While he loved to talk history, Smith was equally happy to read mystery stories, play poker or watch his 3-year-old grandson run circles around him, said his daughter Dennison Smith.

Having retired to Greensboro, Vt., the small village where he spent every summer of his life, he was a champion of the Greensboro Library, the Greensboro Historical Society and the Greensboro Land Trust. In the wider community, he served on the board of the American Historical Association, the American Historical Review, the Conference on British Studies and as editor of the Journal of Modern History.

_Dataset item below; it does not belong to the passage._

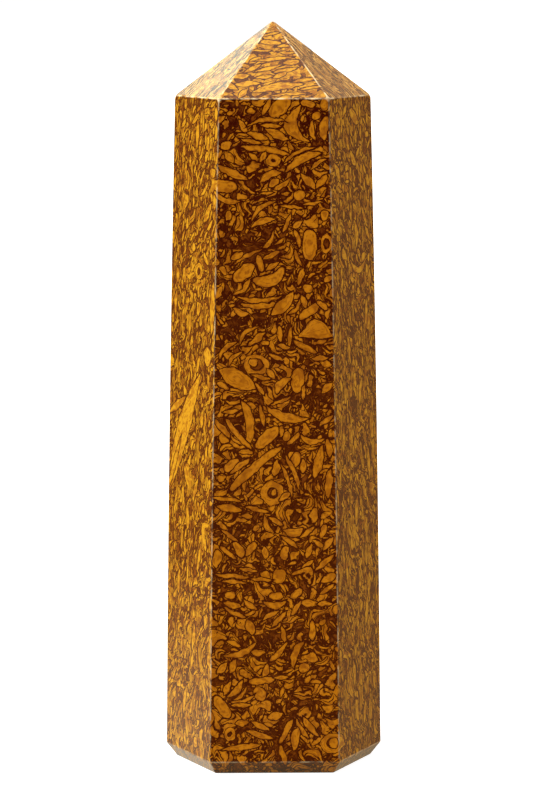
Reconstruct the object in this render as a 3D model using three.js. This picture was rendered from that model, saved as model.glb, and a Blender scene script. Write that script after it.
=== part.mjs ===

As devoted a teacher as he was a writer, he rarely forgot a student’s name. One of his last actions before his death was to write to a former undergraduate, whom he hadn’t seen in decades but who had contacted him regarding his most recent book.

“His election to the American Academy of Arts and Sciences -- along with the honorary doctorate from his alma mater, Bowdoin College -- attested to his scholarly renown,” Hayes said. “His consistently high enrollments and the careers of his graduate students attested to his lasting impact on undergraduates at Northwestern and elsewhere.”

The devotion he showed his students was only rivaled by that he showed his wife and children. He is preceded in death by his wife of 43 years, Jean Reeder Smith, and is survived by his son, MacAllister Smith, his daughters, Dennison Smith and Katherine Chandler Smith-Brannon, his grandsons, Chandler Smith and Steven Brannon, and his granddaughter, Oceana Masterman-Smith.

A funeral and memorial will be held in Greensboro, Vt., next July when Smith’s many friends and relatives return to the lake for the summer. The family requests that in lieu of cards or flowers, donations be made in his name to the Greensboro Land Trust.